Galeotta fu la dicitura “adv”, che fece sorgere dubbi legittimi sulla effettiva virtù di tale operazione di beneficenza. Il Codacons, che contestualmente ha annunciato controlli a tappeto su altri influencer italiani, ha sottolineato le discrepanze: “Ferragni prometteva che il 100% del ricavato delle vendite di tali abiti sarebbe andato in beneficenza per iniziative contro il Coronavirus”, si legge in un comunicato dell’associazione.

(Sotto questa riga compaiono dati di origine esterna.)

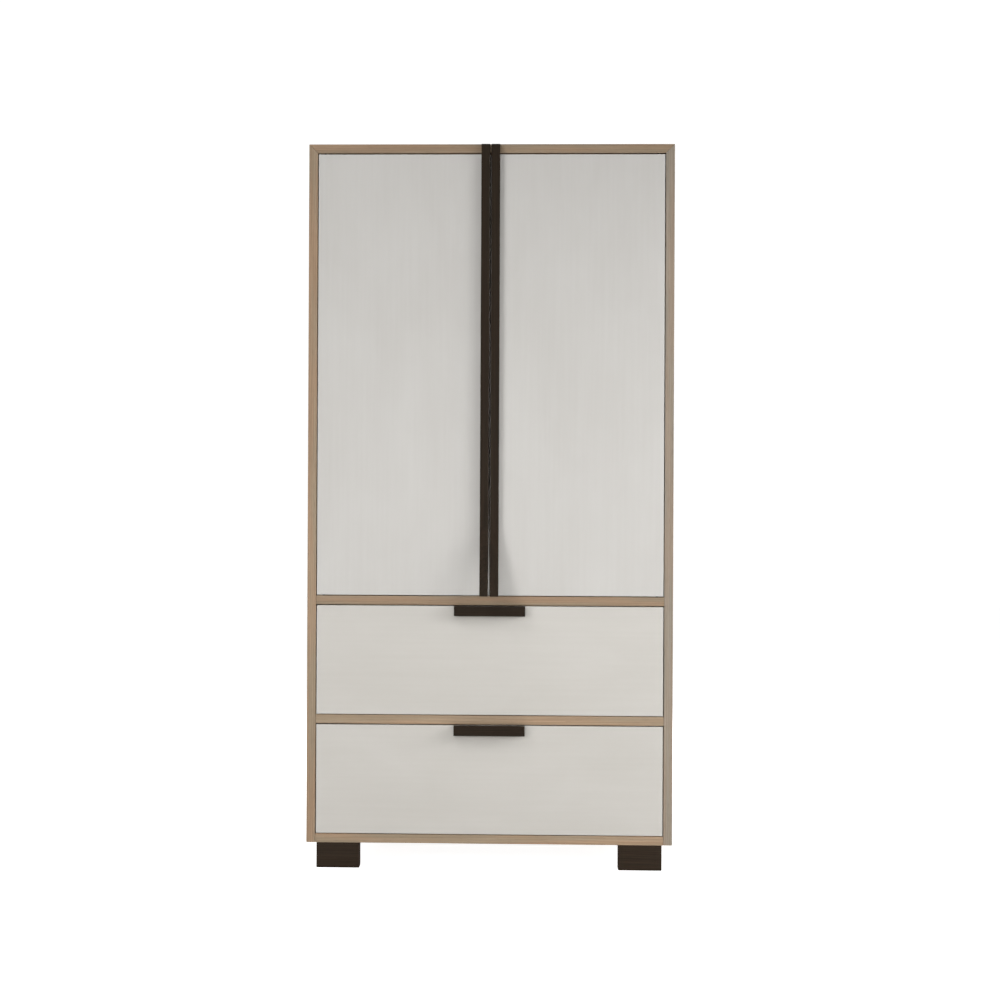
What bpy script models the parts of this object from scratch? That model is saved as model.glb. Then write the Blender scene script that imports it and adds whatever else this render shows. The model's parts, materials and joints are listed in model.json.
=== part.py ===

Di risposte e zone d’ombra
Mondelez Italia, titolare del marchio Oreo, ha composto una lettera di risposta al Codacons. “In risposta alla vs lettera del 15/01/2024 si rende necessario evidenziare preliminarmente che l’accordo di collaborazione tra Oreo e Chiara Ferragni comportava che la Sig.ra Chiara Ferragni disegnasse un packaging in limited edition di Oreo Double, in vendita da Marzo 2020 per un breve periodo e da noi venduto alla grande distribuzione allo stesso prezzo di cessione del prodotto standard”.
Fin qui tutto piuttosto chiaro. Le linee del discorso, come fa anche notare Selvaggia Lucarelli dal suo profilo Instagram, si fanno più sfocate quando si tratta di dissipare le ombre attorno al discorso beneficenza. “Contemporaneamente veniva creata una capsule collection (linea di abbigliamento in edizione limitata ritraente il biscotto Oreo) a marchio Oreo by Chiara Ferragni” continua Mondelez. “La capsule collection Oreo by Chiara Ferragni comprendeva una parte utilizzata come premio del concorso ‘Libera il tuo stile Oreo’ nel 2020, e come tale non oggetto di vendita, e un’altra parte dedicata, venduta direttamente dalla Sig.ra Chiara Ferragni attraverso i propri canali. La collaborazione sopra descritta non prevedeva alcun accordo di beneficenza”.
In seguito all’emergenza Covid Chiara Ferragni avrebbe “deciso autonomamente, al di fuori dell’accordo commerciale in essere, di donare in beneficenza l’ammontare derivante dai proventi della vendita della parte della capsule collection nella sua disponibilità” prosegue l’azienda. “Venuti a conoscenza della sua decisione di procedere in tal senso, anche Oreo ha deciso di effettuare una donazione allo stesso ente (Cesvi a favore dell’emergenza coronavirus)”.
Come accennato nelle righe precedenti è Selvaggia Lucarelli a sforzarsi di riordinare i pezzi e fare luce dove il dubbio continua a persistere. “Se però la beneficenza non era negli accordi e Ferragni l’ha fatta per conto suo, perché questo post “insieme per la lotta al Covid?”” ha scritto la giornalista. “E perché non si parla dunque SOLO di beneficenza ma si mostra il BISCOTTO (che invece fa parte dell’accordo commerciale) con tanto di hashtag adv?”.
La lettura che propone Lucarelli è che, al di là delle modalità o delle persone coinvolte nelle donazioni, l’uso della parola beneficenza “fosse comunque utile o a spingere le vendite del prodotto o ad ammantare l’operazione di una nobiltà morale di fondo”. In definitiva, man mano che il vaso di pandoro continua a svelare i suoi doppi fondi, c’è una verità che si sta qualificando sempre più come indiscutibilmente necessaria: meglio imparare a guardare con sana diffidenza all’aura di implicita virtù che aleggia attorno alla parola “beneficenza”.